As workers' struggles developed, our writing and publishing work gradually intensified. Between 1968 and 1972, we published seven issues of our "old series". On the strength of this initial experience and these first steps, we embarked on a more extensive project. In 1973, with more confidence, “we launched the second series of our organ, still in magazine form. This was also the result of an effort to regroup revolutionary forces, since this new series became the instrument of an enlarged French organisation with the merger of three groups. From 1973 to the last months of 1975, the fifteen or so issues of RI which came out in less than three years undoubtedly reflected the acceleration of our organisational solidification, compared with the previous period. Being able to guarantee the regularity of our publication, an irrefutable test for revolutionary groups claiming to play their part in the working class, we moved from bi-monthly to monthly publication of our magazine. This adaptation heralded an even more important change, the transformation of the magazine into a paper. A paper implied a deeper political involvement in the class struggle. This change took place in February 1976, and was a sign of our growing awareness of the revolutionary tasks of the time"[1].This progress was to be put to the test during the waves of international struggle in the 1980s. At that time, our paper was our main tool of intervention, essential for developing a whole range of revolutionary analysis and propaganda at the very heart of workers' struggles. In demonstrations, general assemblies, struggle committees and discussion circles that had emerged from the dynamic that opened up after 1968 - wherever possible and according to its strengths, the ICC took the means to be present with the paper to distribute and fight for our positions.

At the dawn of the 1990s, following the stagnation of workers’ struggles and the collapse of the Eastern bloc, our organisation was faced with a new challenge: to resist, over the long term, the decline in class consciousness and struggle and the huge media hype surrounding the alleged "death of communism". In the face of this ideological steamroller, our paper defended the workers' struggle and the revolutionary perspective by continuing to fight against the tide. This fight for communism enabled tiny minorities of the class to resist the global brainwashing, the biggest lie in history, which equated Stalinism with communism. It was during these difficult years that our paper was able to resist and our website came to the forefront of our publishing work.
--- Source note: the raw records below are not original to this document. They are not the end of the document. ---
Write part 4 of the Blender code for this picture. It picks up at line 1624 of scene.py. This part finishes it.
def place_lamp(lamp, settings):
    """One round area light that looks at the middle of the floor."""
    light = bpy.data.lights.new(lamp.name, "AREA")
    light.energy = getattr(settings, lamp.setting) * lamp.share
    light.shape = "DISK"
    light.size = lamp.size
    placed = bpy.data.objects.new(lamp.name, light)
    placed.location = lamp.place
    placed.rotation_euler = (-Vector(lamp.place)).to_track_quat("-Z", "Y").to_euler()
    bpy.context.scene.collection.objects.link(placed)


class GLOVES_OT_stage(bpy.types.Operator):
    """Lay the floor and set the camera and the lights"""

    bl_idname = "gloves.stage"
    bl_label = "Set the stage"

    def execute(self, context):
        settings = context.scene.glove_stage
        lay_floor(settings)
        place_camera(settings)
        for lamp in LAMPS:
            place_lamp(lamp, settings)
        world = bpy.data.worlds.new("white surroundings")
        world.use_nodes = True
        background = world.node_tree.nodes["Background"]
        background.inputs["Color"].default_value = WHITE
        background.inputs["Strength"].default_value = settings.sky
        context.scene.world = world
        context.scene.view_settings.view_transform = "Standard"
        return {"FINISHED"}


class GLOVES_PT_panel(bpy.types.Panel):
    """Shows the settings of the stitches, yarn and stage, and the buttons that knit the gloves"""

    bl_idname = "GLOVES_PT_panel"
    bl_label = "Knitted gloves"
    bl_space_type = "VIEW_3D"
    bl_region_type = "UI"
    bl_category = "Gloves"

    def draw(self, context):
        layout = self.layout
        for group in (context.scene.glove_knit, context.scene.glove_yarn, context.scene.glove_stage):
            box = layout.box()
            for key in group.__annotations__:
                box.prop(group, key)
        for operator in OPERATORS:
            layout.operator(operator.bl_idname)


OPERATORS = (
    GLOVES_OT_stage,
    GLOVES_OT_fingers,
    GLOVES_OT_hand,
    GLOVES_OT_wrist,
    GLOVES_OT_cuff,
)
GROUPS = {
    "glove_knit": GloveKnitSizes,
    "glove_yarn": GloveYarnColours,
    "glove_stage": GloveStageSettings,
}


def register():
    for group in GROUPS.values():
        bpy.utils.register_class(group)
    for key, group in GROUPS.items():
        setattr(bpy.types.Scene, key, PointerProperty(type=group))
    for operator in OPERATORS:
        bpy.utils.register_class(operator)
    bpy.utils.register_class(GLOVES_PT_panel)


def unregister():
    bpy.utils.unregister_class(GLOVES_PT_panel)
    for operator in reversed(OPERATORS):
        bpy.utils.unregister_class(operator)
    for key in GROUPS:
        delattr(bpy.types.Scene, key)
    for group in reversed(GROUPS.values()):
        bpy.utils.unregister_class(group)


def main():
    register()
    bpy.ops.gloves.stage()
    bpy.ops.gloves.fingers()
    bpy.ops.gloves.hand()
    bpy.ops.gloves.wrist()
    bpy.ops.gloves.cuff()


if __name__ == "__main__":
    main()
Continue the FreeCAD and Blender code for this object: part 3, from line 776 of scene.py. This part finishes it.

Subsequently, RI became bi-monthly (at the end of 2012) and then quarterly (in spring 2022), but that didn't stop us from continuing to intervene in struggles with the paper and our leaflets as tools of intervention.

Today, at a time when the proletariat is once again taking the path of struggle on an international level after decades of inactivity, in an increasingly unpredictable, dangerous and threatening context, our printed paper remains more than ever an essential compass, an irreplaceable tool for intervention, as it was, for example, during the major demonstrations in France against pension reform in 2023, where we systematically distributed it.
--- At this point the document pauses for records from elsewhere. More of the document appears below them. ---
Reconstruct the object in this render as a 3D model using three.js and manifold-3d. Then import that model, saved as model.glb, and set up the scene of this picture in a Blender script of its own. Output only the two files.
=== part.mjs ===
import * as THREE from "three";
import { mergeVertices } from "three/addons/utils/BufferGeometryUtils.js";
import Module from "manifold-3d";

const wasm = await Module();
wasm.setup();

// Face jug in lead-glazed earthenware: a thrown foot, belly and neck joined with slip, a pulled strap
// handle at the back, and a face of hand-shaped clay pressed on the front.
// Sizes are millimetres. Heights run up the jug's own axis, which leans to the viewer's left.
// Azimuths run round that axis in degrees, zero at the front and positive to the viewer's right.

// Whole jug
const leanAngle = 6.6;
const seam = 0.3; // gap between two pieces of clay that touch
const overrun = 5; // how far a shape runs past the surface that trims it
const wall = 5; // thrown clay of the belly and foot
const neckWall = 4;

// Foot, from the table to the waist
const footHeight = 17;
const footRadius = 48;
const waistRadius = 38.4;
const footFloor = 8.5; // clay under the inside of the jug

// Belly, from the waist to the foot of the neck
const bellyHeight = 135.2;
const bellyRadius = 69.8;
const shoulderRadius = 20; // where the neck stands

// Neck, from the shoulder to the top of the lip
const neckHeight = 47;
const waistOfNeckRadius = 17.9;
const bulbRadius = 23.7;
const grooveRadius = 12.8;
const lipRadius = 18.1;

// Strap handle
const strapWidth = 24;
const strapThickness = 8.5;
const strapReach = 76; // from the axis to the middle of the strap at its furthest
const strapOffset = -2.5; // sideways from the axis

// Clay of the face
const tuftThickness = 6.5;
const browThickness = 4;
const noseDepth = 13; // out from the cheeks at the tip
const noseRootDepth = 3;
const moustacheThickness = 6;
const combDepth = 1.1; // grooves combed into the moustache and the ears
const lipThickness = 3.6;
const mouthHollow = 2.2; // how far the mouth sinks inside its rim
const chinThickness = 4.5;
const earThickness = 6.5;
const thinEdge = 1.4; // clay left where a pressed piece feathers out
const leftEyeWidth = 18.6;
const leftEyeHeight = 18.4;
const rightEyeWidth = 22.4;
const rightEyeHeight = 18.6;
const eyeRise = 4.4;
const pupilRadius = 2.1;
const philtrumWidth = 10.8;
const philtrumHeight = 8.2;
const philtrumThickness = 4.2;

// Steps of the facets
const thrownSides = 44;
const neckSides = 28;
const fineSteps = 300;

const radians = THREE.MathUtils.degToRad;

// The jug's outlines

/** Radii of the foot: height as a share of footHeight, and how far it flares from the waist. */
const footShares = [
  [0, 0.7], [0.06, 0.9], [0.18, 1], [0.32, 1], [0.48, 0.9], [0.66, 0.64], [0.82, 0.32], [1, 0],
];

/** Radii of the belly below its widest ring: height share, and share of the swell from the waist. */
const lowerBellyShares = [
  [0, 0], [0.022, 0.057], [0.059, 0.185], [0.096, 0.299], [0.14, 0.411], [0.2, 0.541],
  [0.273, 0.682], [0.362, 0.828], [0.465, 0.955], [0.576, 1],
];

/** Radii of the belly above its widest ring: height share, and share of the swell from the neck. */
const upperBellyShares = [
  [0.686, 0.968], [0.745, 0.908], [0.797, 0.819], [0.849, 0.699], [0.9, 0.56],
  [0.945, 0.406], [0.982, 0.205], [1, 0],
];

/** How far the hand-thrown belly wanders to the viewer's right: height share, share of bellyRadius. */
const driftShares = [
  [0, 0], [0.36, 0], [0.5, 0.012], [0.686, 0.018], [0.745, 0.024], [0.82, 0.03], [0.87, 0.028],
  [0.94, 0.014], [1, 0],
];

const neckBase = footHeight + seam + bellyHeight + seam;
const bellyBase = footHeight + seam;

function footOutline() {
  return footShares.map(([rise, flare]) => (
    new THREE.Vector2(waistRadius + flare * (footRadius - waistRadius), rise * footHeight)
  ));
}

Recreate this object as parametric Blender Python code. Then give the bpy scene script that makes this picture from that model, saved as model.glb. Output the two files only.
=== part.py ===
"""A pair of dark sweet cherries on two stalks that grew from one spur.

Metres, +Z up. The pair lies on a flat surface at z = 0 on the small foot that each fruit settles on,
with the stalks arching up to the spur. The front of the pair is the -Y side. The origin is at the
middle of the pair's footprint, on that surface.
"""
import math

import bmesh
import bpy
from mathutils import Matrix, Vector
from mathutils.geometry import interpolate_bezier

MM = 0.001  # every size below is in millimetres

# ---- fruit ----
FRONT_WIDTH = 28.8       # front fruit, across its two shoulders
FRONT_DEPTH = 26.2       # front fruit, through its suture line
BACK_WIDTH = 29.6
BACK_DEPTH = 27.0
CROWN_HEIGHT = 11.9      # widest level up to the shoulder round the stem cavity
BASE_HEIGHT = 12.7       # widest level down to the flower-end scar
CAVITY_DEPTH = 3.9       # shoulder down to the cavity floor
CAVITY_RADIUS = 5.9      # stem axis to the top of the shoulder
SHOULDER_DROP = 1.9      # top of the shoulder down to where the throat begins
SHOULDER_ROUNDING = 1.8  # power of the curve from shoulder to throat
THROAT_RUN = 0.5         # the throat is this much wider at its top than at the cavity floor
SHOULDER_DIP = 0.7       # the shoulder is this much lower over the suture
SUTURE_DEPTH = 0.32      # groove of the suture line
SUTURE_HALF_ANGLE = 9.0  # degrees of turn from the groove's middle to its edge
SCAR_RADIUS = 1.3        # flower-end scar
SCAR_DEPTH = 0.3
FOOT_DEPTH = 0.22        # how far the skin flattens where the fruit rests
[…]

This paper is the embodiment of the living nature of our organisation, proof in itself of what clearly distinguishes it from all the online bloggers and chatterboxes. But far beyond the immediate struggles, RI remains a genuine tool for reflection for those seeking class positions and revolutionary political clarity, as well as for the proletarian political milieu as a whole.

Naturally, our paper would not be what it is without our readers. We would like to take this opportunity to salute them warmly and to encourage them both for their political and financial support and for the critical sense they have shown on various occasions. Even if we sometimes make mistakes in our articles, we can count on their fraternal criticism, just as we can count on the criticism of all serious working class political groups. Some of our supporters and contacts have not hesitated to write to us with their criticisms or their analyses. Whenever possible, we replied, adding to our "readers’ letters" section or engaging in polemics with other revolutionary organisations. A number of our supporters also took part in writing and translating articles. We thank them and encourage them to continue.

Today, RI is fighting with determination, complementing our other publications and our website. Our paper is continuing its work, participating in all the efforts we wish to develop to fuel a genuine international debate. In the words of Lenin, it remains "a weapon of combat" that we must support and defend.

ICC, 10 January 2024

 

1] Révolution Internationale 100 (August 1982).